Contentieux faisant suite à des licenciements pour inaptitude intervenus avant fin 2016

Tous les contentieux faisant suite à des licenciements intervenus avant la fin de 2016, seront basés sur la législation antérieure à la loi Travail et l’interprétation qu’en a donné la Cour de cassation au travers de sa jurisprudence : l’employeur devait tirer les conséquences du refus d’un reclassement par le salarié déclaré inapte, en formulant de nouvelles propositions compatibles avec les conclusions du médecin du travail et ne licencier qu‘en cas d’impossibilité de reclassement du salarié.

A moins que la cour de cassation ne fasse évoluer sa jurisprudence antérieure. Notons que dans deux arrêts du 23 novembre 2016 de la Cour de cassation a considéré que l’employeur  pouvait tenir compte de la position prise par le salarié déclaré inapte, pour justifier de l’impossibilité de reclassement (en l’espèce refus de postes en raison d’un éloignement du domicile). A croire que la Cour de cassation a été influencée par la volonté réformatrice du législateur, voulant mettre fin à la recherche excessive d’un reclassement impossible !

L’employeur reste libre de faire d’autres propositions

Par ailleurs, rien n’interdira à l’employeur de proposer d’autres emplois de reclassement au salarié inapte ayant refusé une première proposition, quand bien même celle-ci serait incontestable, plutôt que de le licencier immédiatement.

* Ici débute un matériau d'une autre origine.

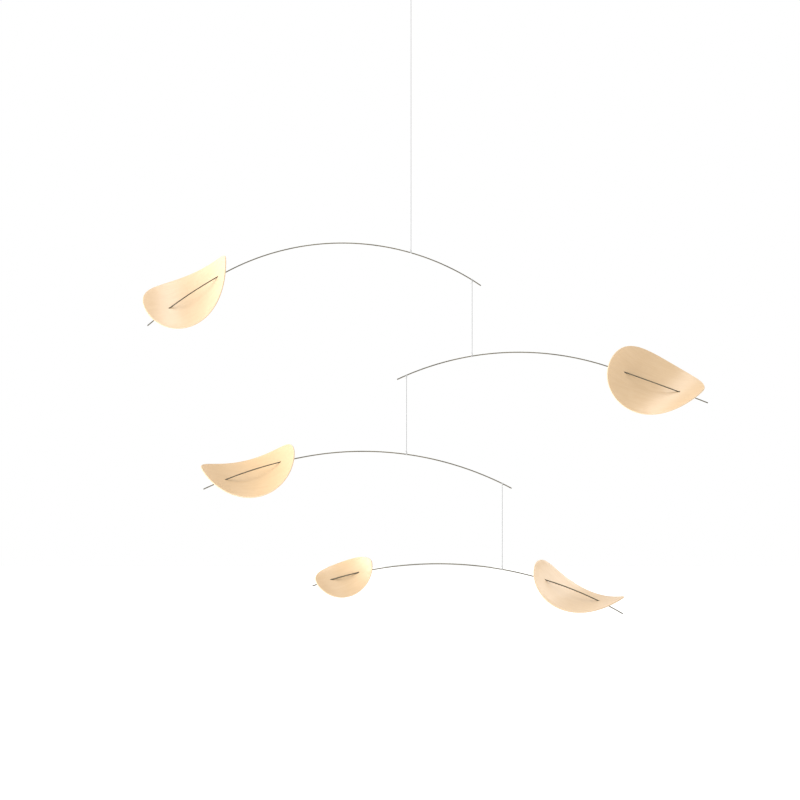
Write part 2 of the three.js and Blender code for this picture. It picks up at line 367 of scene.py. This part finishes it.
# Turns round an axis, from phase, which is an angle about it that starts at first
def turnsAbout(centre, axis, first, radius, turns, pitch, phase=0.0):
    second = axis.cross(first)
    count = int(turns * knotSettings["pointsPerTurn"]) + 1
    route = []
    for k in range(count):
        angle = 2 * math.pi * turns * k / (count - 1)
        along = pitch * (angle / (2 * math.pi) - turns / 2)
        spoke = first * math.cos(angle + phase) + second * math.sin(angle + phase)
        route.append(centre + axis * along + spoke * radius)
    return route


def softRoute(points, steps):
    route = []
    for k in range(len(points) - 1):
        before = points[max(k - 1, 0)]
        after = points[min(k + 2, len(points) - 1)]
        for step in range(steps):
            t = step / steps
            pull = (points[k + 1] - before) / 2
            push = (after - points[k]) / 2
            route.append(
                points[k] * (2 * t ** 3 - 3 * t ** 2 + 1) + pull * (t ** 3 - 2 * t ** 2 + t)
                + points[k + 1] * (3 * t ** 2 - 2 * t ** 3) + push * (t ** 3 - t ** 2)
            )
    return route + [points[-1]]


# Turns round the standing line, with the line's own stretch inside them and a short cut end
def knotRoutes(foot, up, coreStart, coreEnd):
    half = lineSettings["diameter"] / 2
    turns = knotSettings["turnsRoundLine"]
    pitch = knotSettings["pitch"]
    middle = foot + up * (pitch * turns / 2 + half)
    side = Vector((1, 0, 0))
    wraps = turnsAbout(middle, up, side, 2 * half, turns, pitch)
    out = (wraps[-1] - middle - up * (wraps[-1] - middle).dot(up)).normalized()
    aside = up.cross(out)
    tag = [
        wraps[-1],
        wraps[-1] + aside * half * 2 + out * half,
        wraps[-1] + aside * half * 3 + out * knotSettings["tag"] * 0.5 + up * half * 2,
        wraps[-1] + aside * half * 3 + out * knotSettings["tag"] + up * half * 5,
    ]
    return [wraps[:-1] + softRoute(tag, knotSettings["tagSteps"]), [coreStart, coreEnd]]


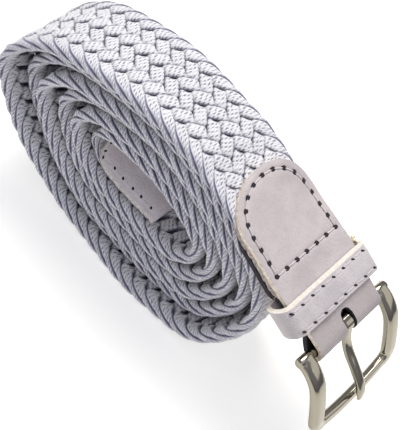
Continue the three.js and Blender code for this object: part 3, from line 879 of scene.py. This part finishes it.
# how far below the upper leather each pressed layer lies, and half its thickness
SIDE_LAYERS = [(0.4, 0.46), (1.2, 0.44), (1.95, 0.38)]
SIDE_START = 17.5
SIDE_END = 46.5
SIDE_INSET = 0.75
SIDE_INSET_STEP = 0.12
SIDE_RADIUS = 0.62


def tab_holes():
    """Places of the stitch holes, along the tab and across it: the cross row, then round the arch"""
    row = np.array([(STITCH_ROW, y) for y in np.linspace(-STITCH_HALF, STITCH_HALF, STITCH_ROW_HOLES)])
    straight = TAB_ARCH - STITCH_ROW
    arc = math.pi * STITCH_HALF
    run = (2 * straight + arc) * np.arange(1, STITCH_LOOP_GAPS) / STITCH_LOOP_GAPS
    angle = np.clip((run - straight) / STITCH_HALF, 0, math.pi)
    along = STITCH_ROW + np.minimum(run, straight) - np.maximum(run - straight - arc, 0)
    loop = np.stack([along + STITCH_HALF * np.sin(angle), STITCH_HALF * np.cos(angle)], 1)
    return row, np.vstack([row[-1:], loop, row[:1]])


def groove_distance(along, across):
    """How far a place is from the stitching"""
    beyond = np.maximum(along - TAB_ARCH, 0)
    off_loop = np.abs(np.hypot(beyond, across) - STITCH_HALF)
    loop = np.hypot(off_loop, np.maximum(STITCH_ROW - along, 0))
    row = np.hypot(along - STITCH_ROW, np.maximum(np.abs(across) - STITCH_HALF, 0))
    return np.minimum(loop, row)


def tab_relief(along, across, grooved=1.0):
    """How far the tab's upper face stands out of or into its plain surface"""
    to_edge = TAB_HALF - np.hypot(np.maximum(along - TAB_ARCH, 0), across)
    edge = dent(np.maximum(to_edge, 0), TAB_EDGE)
    row, loop = tab_holes()
    holes = np.vstack([row, loop[1:-1]])
    dents = sum(dent(np.hypot(along - hole[0], across - hole[1]), TAB_DENT) for hole in holes)
    sunk = grooved * (dent(groove_distance(along, across), TAB_GROOVE) + np.maximum(dents, -TAB_DENT[0]))
    ripple = 0.05 * np.sin(along * 0.5 + 1.3 * np.sin(across * 0.31)) * np.sin(across * 0.42 + 0.8)
    fine_ripple = 0.015 * np.sin(along * 1.3 - across * 0.7)
    return (edge + sunk) * smooth(along, RELIEF_START, RELIEF_FULL) + ripple + fine_ripple


def strip_route():
    """The strip's middle line, as distances and rows of (along the tab, out of it)"""
    top = [(a, FOLD_MIDDLE) for a in np.arange(TAB_LENGTH, 0, -0.5)]
    fold = [(-FOLD_MIDDLE * math.cos(a), FOLD_MIDDLE * math.sin(a)) for a in np.radians(FOLD_DEGREES)]
    joined = FOLD_MIDDLE - LEATHER
    below = BRAID_LINE - PRESSED_THICKNESS / 2 - GAP - LEATHER / 2
    under = [(JOINED_START - 2, joined - 1.7), (JOINED_START, joined - 0.15), (8, joined)]
    under += [(JOINED_END, joined), (18.2, joined - 0.5), (19.6, below + 0.4), (PARTED_START, below)]
    under += [(a, below) for a in np.arange(PARTED_START + 1.0, LOWER_END + 1.0)]
    return open_curve([*top, *fold, *under], 4)


def strip_rows(distances, route):
    """Distances along the strip and its half widths there"""
    rows, width = arched_rows(distances[-1], TAB_HALF, LOWER_ARCH, count=34, step=0.4)
    along, out = look_up(rows, distances, route)
    half = blend(FOLD_HALF, TAB_HALF, smooth(along, TAPER_START, TAPER_END))
    half = half * width ** np.where(out < 0, LOWER_ARCH_POWER, 1)
    return rows, half - LOWER_INSET * (out < 0) * smooth(along, JOINED_START + 6, JOINED_START + 14)


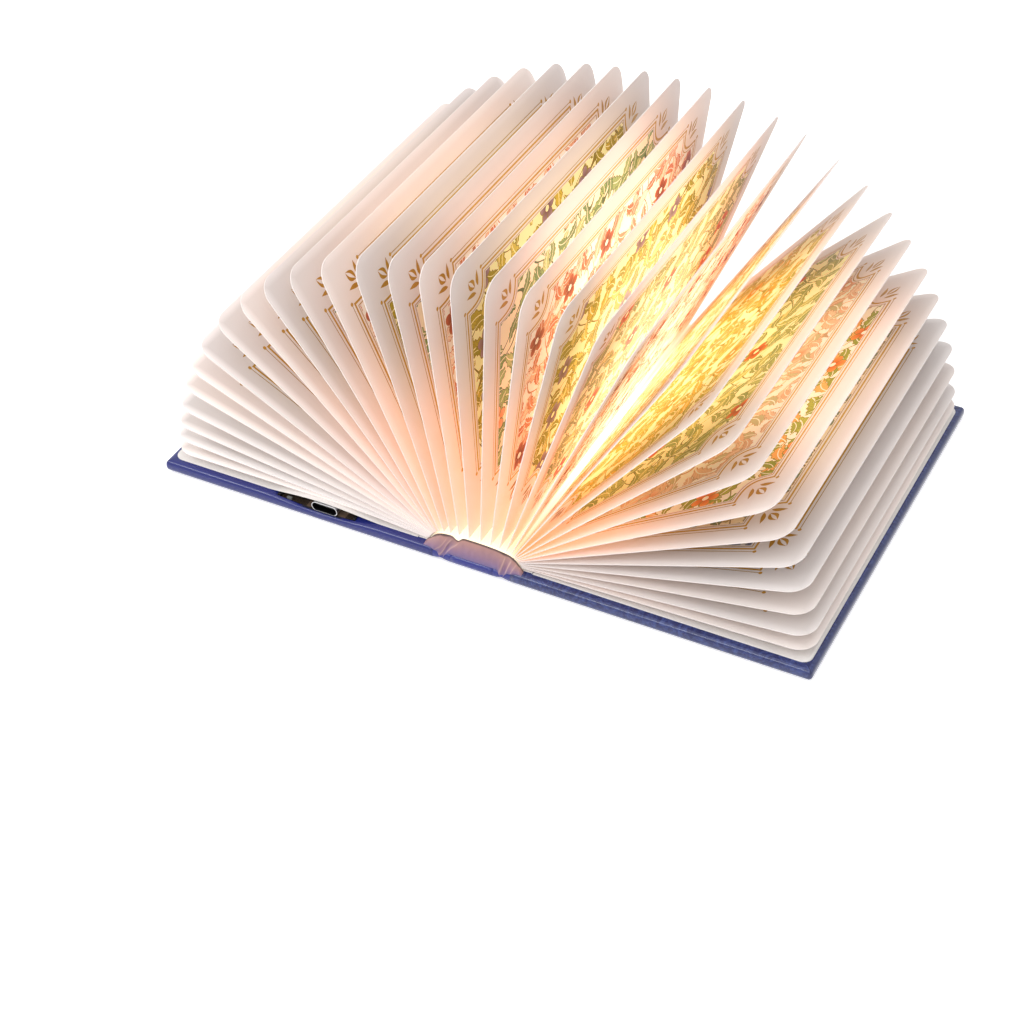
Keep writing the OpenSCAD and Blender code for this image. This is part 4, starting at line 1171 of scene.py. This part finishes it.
# Corner ornaments: bronze ink, screen printed, so only slightly metallic and half matt.
gold_finish = grained("gold_ink_screened", "#b07d28", "#c8963c", 1.25, Metallic=0.25, Roughness=0.42)
ornament_off = 0.135
petal_steps = 8
bud_root = (11.2, 13.8)
petals = ((bud_root, 225, 5.2, 1.15, 1.1), (bud_root, 225, 5.2, 1.15, -1.1),
          ((11.5, 15.7), 183, 5.4, 1.5, 0.3), ((13.3, 14.4), 262, 5.7, 1.5, -0.3))


def petal_outline(root, heading_deg, length, width, bow):
    """A pointed petal: a line from its root at a heading, bowed sideways as a sine, with a half
    width that follows another sine."""
    t = np.linspace(0, 1, petal_steps)[:, None]
    a = math.radians(heading_deg)
    ahead, beside = np.array([math.cos(a), math.sin(a)]), np.array([-math.sin(a), math.cos(a)])
    line = np.asarray(root) + t * length * ahead + bow * np.sin(np.pi * t) * beside
    spread = width / 2 * np.sin(np.pi * t ** 0.8) * beside
    return np.stack([line + spread, line - spread], 1)


def corner_ornament():
    """A small bud in the frame's notch, made of two bowed petals round a pale eye, and a slender
    leaf each way, along the end and along the fore-edge, in mm from the fore-edge and the end."""
    points = np.concatenate([petal_outline(*petal).reshape(-1, 2) for petal in petals])
    faces = np.concatenate([grid_faces(petal_steps, 2) + 2 * petal_steps * k for k in range(len(petals))])
    return points, faces


def glow_on(u, y, lean):
    """Light on a leaf as a tint and a share of white, at u from its base and y along the spine:
    strong over the printed middle, easing off as a half cosine towards the fore-edge and towards
    head and tail, and weaker in the end margins, where it only fades along the leaf. Its level
    comes from the lean, read off glow_by_lean on the back side, and it turns from orange to white
    inwards."""
    towards_back = lean < math.pi / 2
    rise = np.clip((math.degrees(lean) - 23) / 8, 0.1, 1) if towards_back else math.sin(lean) ** 1.8
    peak = np.interp(math.degrees(lean), *glow_by_lean.T) if towards_back else front_level * rise
    along = ease_off(u - bright_u, back_fade if towards_back else front_fade)
    window = ease_off(np.abs(y) - bright_half_y, end_fade)
    margin = margin_level * rise * ease_off(u - margin_u, margin_fade)
    level = peak * along * window + margin * (1 - window)
    warmth = (window * np.minimum(1, 3 * along)) ** 0.3
    tint = np.stack([np.full_like(warmth, 1.0), 0.42 + 0.48 * warmth, 0.06 + 0.78 * warmth], -1)
    wash = np.clip((level - 0.6) / 1.6, 0, 0.3)
    return np.concatenate([np.clip(tint * level[..., None] / glow_peak, 0, 1), wash[..., None]], -1)


def leaf_sheet(name, body, print_name, place, lean):
    """One leaf: two grids of points half the thickness off its middle, a wall between their
    outlines, and four gold corner ornaments just proud of each face. The function place takes
    points in the leaf's own coordinates (along, across, off its middle) to the lamp."""
    u, y = rounded_sheet(0.0, leaf_width, leaf_half_y, leaf_corner, 34, 40)
    rows, columns = u.shape
    u, y = u.reshape(-1), y.reshape(-1)
    count = len(u)
    faces = grid_faces(rows, columns)
    numbers = np.arange(count).reshape(rows, columns)
    rim = np.concatenate([numbers[0], numbers[1:, -1], numbers[-1, -2::-1], numbers[-2:0:-1, 0]])
    following = np.roll(rim, -1)
    wall = np.stack([rim, rim + count, following + count, following], -1)
    ornament, ornament_faces = corner_ornament()
    stamps, stamp_faces = [], []
    start = 2 * count
    for face_side in (1, -1):
        for end in (-1, 1):
            for far in (False, True):
                near_base = ornament[:, 0] + frame_inner - frame_margin
                near_edge = leaf_width - ornament[:, 0]
                stamp_y = end * (leaf_half_y - ornament[:, 1])
                stamp_off = np.full(len(ornament), face_side * ornament_off)
                stamps.append(np.stack([near_base if far else near_edge, stamp_y, stamp_off], -1))
                flip = (face_side > 0) == ((end < 0) == far)
                stamp_faces.append((ornament_faces if flip else ornament_faces[:, ::-1]) + start)
                start += len(ornament)
    off = np.full(count, leaf_thickness / 2)
    local = np.concatenate([np.stack([u, y, off], -1), np.stack([u, y, -off], -1)] + stamps)
    polygons = np.concatenate([faces[:, ::-1], faces + count, wall[:, ::-1]] + stamp_faces)
    finishes = [print_finishes[print_name], edge_finish, gold_finish]
    leaf = make_piece(name, place(local), polygons, finishes, body, False)
    mesh = leaf.data
    stamped = len(polygons) - 2 * len(faces) - len(wall)
    kinds = np.repeat([0, 1, 2], [2 * len(faces), len(wall), stamped])
    mesh.polygons.foreach_set("material_index", kinds.astype(np.int32))
    page = mesh.uv_layers.new(name="page")
    index = np.zeros(len(mesh.loops), np.int32)
    mesh.loops.foreach_get("vertex_index", index)
    page_points = np.stack([local[:, 0], local[:, 1] + leaf_half_y], -1) * uv_per_mm
    page.data.foreach_set("uv", page_points[index].ravel())
    light = mesh.attributes.new("glow", "FLOAT_COLOR", "POINT")
    light.data.foreach_set("color", glow_on(local[:, 0], local[:, 1], lean).astype(np.float32).ravel())
    level = front_edge_level if lean > math.pi / 2 else back_edge_level
    level = level * abs(math.cos(lean)) ** 1.5 * (0.5 + 0.5 * local[:, 0] / leaf_width)
    edge_light = mesh.attributes.new("edge_light", "FLOAT", "POINT")
    edge_light.data.foreach_set("value", level.astype(np.float32))
    return leaf


for leaf_number in range(1, 32):
    node = f"leaf_{leaf_number:02d}"
    corners = np.array([v.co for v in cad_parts[node].data.vertices]) / MM
    flat = corners[:, [0, 2]]
    middle = flat.mean(0)
    ahead = np.linalg.svd(flat - middle)[2][0]
    ahead = ahead if ahead @ middle > 0 or (abs(ahead[0]) < 0.3 and ahead[1] > 0) else -ahead
    base = middle + ahead * ((flat - middle) @ ahead).min()
    normal = np.array([-ahead[1], ahead[0]])

    def flat_place(local):
        """A straight leaf: its base, plus its own axes times the coordinates."""
        line = base + local[:, :1] * ahead + local[:, 2:] * normal
        return np.column_stack([line[:, 0], local[:, 1], line[:, 1]])

    rigid_leaf = leaf_sheet(f"{node}_sheet", f"{node}_body", leaf_prints[leaf_number - 1], flat_place,
                            math.atan2(ahead[1], ahead[0]))
    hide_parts(node)


# The lowest leaf is a loose end leaf that lies on the raised endpaper of the front cover: it bends
# up from the gutter over the wave, and lies level beyond it.
lowest_base_x = -15.9
lowest_base_z = 4.95
lowest_rise = 2.07
lowest_bend = 33.0
lowest_reach = 0.992


def bent_place(local):
    """A bent leaf: its height follows a quarter sine along the leaf, and then stays level. It
    reaches a little less far than it is long."""
    climb = lowest_rise * np.sin(np.clip(local[:, 0] / lowest_bend, 0, 1) * np.pi / 2)
    x, z = lowest_base_x - local[:, 0] * lowest_reach, lowest_base_z + climb - local[:, 2]
    return np.column_stack([x, local[:, 1], z])


leaf_sheet("lowest_leaf_sheet", "front_cover", "peach", bent_place, math.pi)
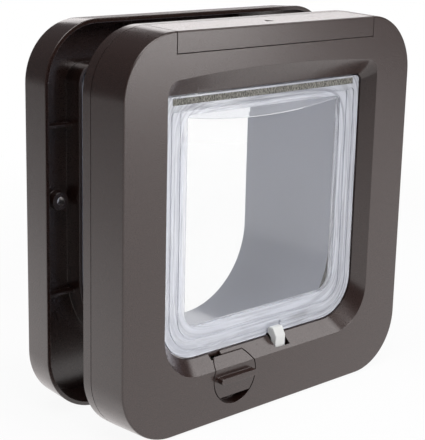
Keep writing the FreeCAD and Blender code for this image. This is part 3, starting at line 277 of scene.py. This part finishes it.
# Flap: injection-moulded clear polycarbonate with a thick grooved rim and a thin window, hung on two
# pins. The thick rim gathers light and looks milky, with streaks that run round it. The window has
# only a faint haze, and the band above it bends light like a lens.
# The flow of the plastic shows in ripples about 9 mm wide. In the rim they are LINES_ACROSS times as
# close, and run in lines a few centimetres long, in circles about WINDOW_MIDDLE that the power
# SQUARENESS makes into rounded squares.
RIPPLES, SQUARENESS, LINES_ACROSS, LINES_ALONG = 110.0, 7.0, 6.0, 0.25
WINDOW_MIDDLE = (0.0, 0.0, 0.110)


def clear_plastic(name, tint, body, haze, roughness, ripple=0.05, middle=None, spread=0.0):
    """Clear plastic: its body bends light, a share of it is milky, and the rest lets light straight by.

    Its ripples follow the flow lines about the middle, where one is given, and spread says how much
    of the body is left out between them.
    """
    material, tree, line = blank_material(name)
    if middle:
        from_middle = add_node(tree, "ShaderNodeVectorMath", {"operation": "SUBTRACT", 1: middle}, _0=line)
        sides = add_node(tree, "ShaderNodeSeparateXYZ", Vector=from_middle.outputs[0])
        powers = []
        for axis in ("X", "Z"):
            reach = add_node(tree, "ShaderNodeMath", {"operation": "ABSOLUTE"}, _0=sides.outputs[axis])
            powers.append(add_node(tree, "ShaderNodeMath", {"operation": "POWER", 1: SQUARENESS},
                                   _0=reach.outputs[0]))
        total = add_node(tree, "ShaderNodeMath", {"operation": "ADD"},
                         _0=powers[0].outputs[0], _1=powers[1].outputs[0])
        ring = add_node(tree, "ShaderNodeMath", {"operation": "POWER", 1: 1 / SQUARENESS},
                        _0=total.outputs[0])
        across = add_node(tree, "ShaderNodeMath", {"operation": "MULTIPLY", 1: LINES_ACROSS},
                          _0=ring.outputs[0])
        ends = add_node(tree, "ShaderNodeMath", {"operation": "ADD"},
                        _0=sides.outputs["X"], _1=sides.outputs["Z"])
        along = add_node(tree, "ShaderNodeMath", {"operation": "MULTIPLY", 1: LINES_ALONG},
                         _0=ends.outputs[0])
        line = add_node(tree, "ShaderNodeCombineXYZ",
                        X=across.outputs[0], Y=sides.outputs["Y"], Z=along.outputs[0]).outputs[0]
    flow = add_node(tree, "ShaderNodeTexNoise", {
        "Scale": RIPPLES, "Detail": 2.0, "Distortion": 0.3 if middle else 1.5}, Vector=line)
    relief = add_node(tree, "ShaderNodeBump", {"Strength": ripple, "Distance": 0.0008},
                      Height=flow.outputs["Fac"])
    skin = add_node(tree, "ShaderNodeBsdfPrincipled", {
        "Base Color": linear(tint), "Roughness": roughness, "IOR": 1.58, "Transmission Weight": 1 - haze,
        "Alpha": body}, Normal=relief.outputs["Normal"])
    if spread:
        cloud = add_node(tree, "ShaderNodeMapRange", {
            "From Min": 0.38, "From Max": 0.62, "To Min": body - spread, "To Max": body},
            Value=flow.outputs["Fac"])
        tree.links.new(cloud.outputs["Result"], skin.inputs["Alpha"])
    add_node(tree, "ShaderNodeOutputMaterial", Surface=skin.outputs[0])
    return material


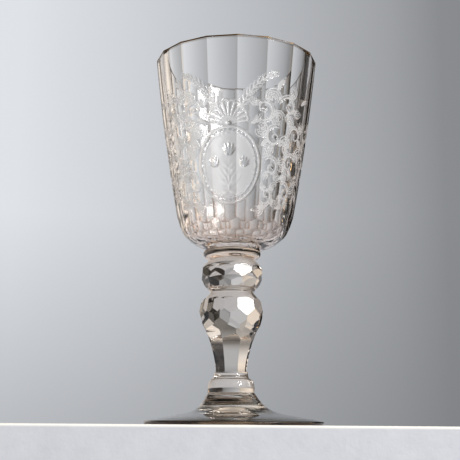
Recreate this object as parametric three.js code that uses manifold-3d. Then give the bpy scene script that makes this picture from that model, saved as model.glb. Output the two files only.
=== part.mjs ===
// A cut drinking goblet of the early eighteenth century: a faceted bucket bowl with a gilt lip, on a stem
// of separately gathered bits (collar, cut knop, ring, cut inverted baluster, ring, base knop) and a flared foot.
// Each bit was made hot, one at a time, and fused to the next on a flat seat.
// Millimetres, +Z up, the foot stands on Z = 0.
import * as THREE from "three";
import { mergeVertices } from "three/addons/utils/BufferGeometryUtils.js";
import Module from "manifold-3d";

const wasm = await Module();
wasm.setup();

// Driving dimensions. Heights inside a bit are counted from its own lower seat.
const foot = {
  height: 13.3,
  radius: 38,
  bossRadius: 10, // a little wider than the bit that stands on it
  edgeHeight: 1.4, // thickness of the rounded edge
  edgeBack: 2, // how far the top of the edge lies inside the rim
  edgeRun: 5, // the flare leaves the edge with this run and rise
  edgeRise: 1.7,
  bendRadius: 17.3, // where the flare turns up into the boss
  bendLevel: 5.8,
  bendRun: 4.4, // run and rise of its slope there
  bendRise: 1.95,
  bossRun: 1.6, // run and rise of its slope under the stem
  bossRise: 2.6,
  restWidth: 5.2, // the ground ring that the goblet stands on
  edgeRound: 1.2, // rounding between that ring and the rim
  kick: 2.4, // rise of the underside towards the middle
  kickRun: 7, // how flat the underside runs in from the ground ring
  pontilRadius: 8.5, // the polished hollow where the pontil rod was broken off
  pontilDepth: 0.9,
};
const baseKnop = { height: 6, radius: 10, sideHeight: 1.6, topRound: 2.4 };
const lowerRing = { height: 2.7, waist: 0.35 };
const baluster = {
  height: 34.2,
  girdleRadius: 14.45,
  girdleLevel: 25.6, // the widest place, under the round shoulder
  shoulderHandle: 3.9,
  neckHandle: 1.7,
  neckRun: 0.7,
  ankleRadius: 7.2, // of the blank, before the flats are cut
  ankleHandle: 10,
  bellyHandle: 6.6,
  bellyRun: 1,
  shaftApothem: 6.5, // half width across the flats at the foot of the shaft
  shaftHandle: 5,
  flareApothem: 12.3, // the same where the flats run out under the girdle
  flareLevel: 19.8,
  flareRun: 2.9,
  flareDrop: 4.3,
};
const neckRing = { height: 1.6, bulge: 0.45 };
const upperKnop = {
  height: 12.6,
  girdleRadius: 13.75,
  girdleLevel: 6.2,
  undersideRadius: 10.9,
  lowerHandle: 2.6,
  shoulderHandle: 2.6,
  neckHandle: 1.9,
};
const merese = { height: 4.3, radius: 12.45, tipLevel: 2.6, undercut: 0.6, crown: 1 };
const bowl = {
  height: 84.6,
  lipRadius: 35.75, // to the corners of the panels
  shoulderRadius: 25.35,
  shoulderLevel: 14, // where the wall turns in to the base
  wallSwell: 0.7, // how far the wall swells out between shoulder and lip
  panelFoot: 8, // level at which the panels run out
  panelFootRadius: 23.4,
  turnDrop: 7.8,
  turnRun: 1.5,
  baseRun: 8.8,
  baseRise: 1.7,
  lipWall: 2.3, // wall thickness at a panel corner
  shoulderWall: 3,
  floorThickness: 5.6,
  innerTurn: 7.5,
  floorRun: 12,
};
const gilding = { height: 0.7, edgeRound: 0.15 };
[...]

Un refus du reclassement par le salarié peut aussi être jugé abusif

Si le refus d’un reclassement n’est pas fautif, la cour de cassation a considéré que le refus sans motif légitime par un salarié, d’un « poste approprié à ses capacités et comparable à l’emploi précédemment occupé [ … ] peut revêtir un caractère abusif et entraîner la privation du bénéfice des indemnités spécifiques de rupture de l’article [ L 1226-14 ] du code du travail » (Cour de cassation, chambre sociale, 20 février 2008, N° : 06-44867 et 06-44894).

Définition (à contrario) du refus abusif

Ne peuvent pas être considérés comme abusif :

  • le refus d’un poste pouvant amener le salarié à travailler dans des conditions interdites par le médecin du travail ;
  • le refus d’un reclassement nécessitant une modification du contrat de travail (entraînant notamment l’un ou plusieurs de ces éléments : baisse de la rémunération ; diminution du coefficient hiérarchique ; passage à temps partiel ; réduction d’horaires ; changement du lieu de travail sauf si prévu au contrat ; changement de fonctions… ) même si la modification est imposée par l’avis médical ;
  • le refus de fonctions complètement différentes de l’emploi occupé avant l’inaptitude.

 

Conséquence d’un refus abusif du reclassement par le salarié

Le caractère abusif d’un refus fait perdre le bénéfice des indemnités spécifiques prévues par l’article L 1226-14 du code du travail, mais le salarié conserve le bénéfice de l’indemnité légale de licenciement, ou le cas échéant de l’indemnité conventionnelle (Cour de Cassation, chambre sociale, 23 janv. 2001, N° : 98-40651 et 99-41923).

Le caractère abusif d’un refus de reclassement a donc des conséquences indemnitaires pour les salariés dont l’inaptitude a une origine professionnelle. Mais, il n’en a pas pour ceux dont l’inaptitude est d’origine non-professionnelle.

Le comportement du salarié peut aussi, dans certains cas, être fautif

Si le caractère abusif d’un refus de reclassement par un salarié ayant été déclaré inapte à son poste de travail, ne justifie pas un licenciement pour faute grave (Cour de cassation, chambre Sociale, 25 mai 2011, N° : 09-71543), un comportement fautif du salarié peut être sanctionné par un licenciement pour faute grave.

La Cour de cassation a ainsi considéré qu’un salarié devant être reclassé pour inaptitude « dont le contrat de travail n’était pas suspendu, qui n’était pas en congé, qui percevait son salaire, qui était soumis au pouvoir de direction de l’employeur », qui refuse de se rendre aux convocations devant le médecin du travail dans le cadre de la recherche de son reclassement commet une faute grave (Cour de cassation, chambre sociale, 22 juin 2011, N°: 10-30415).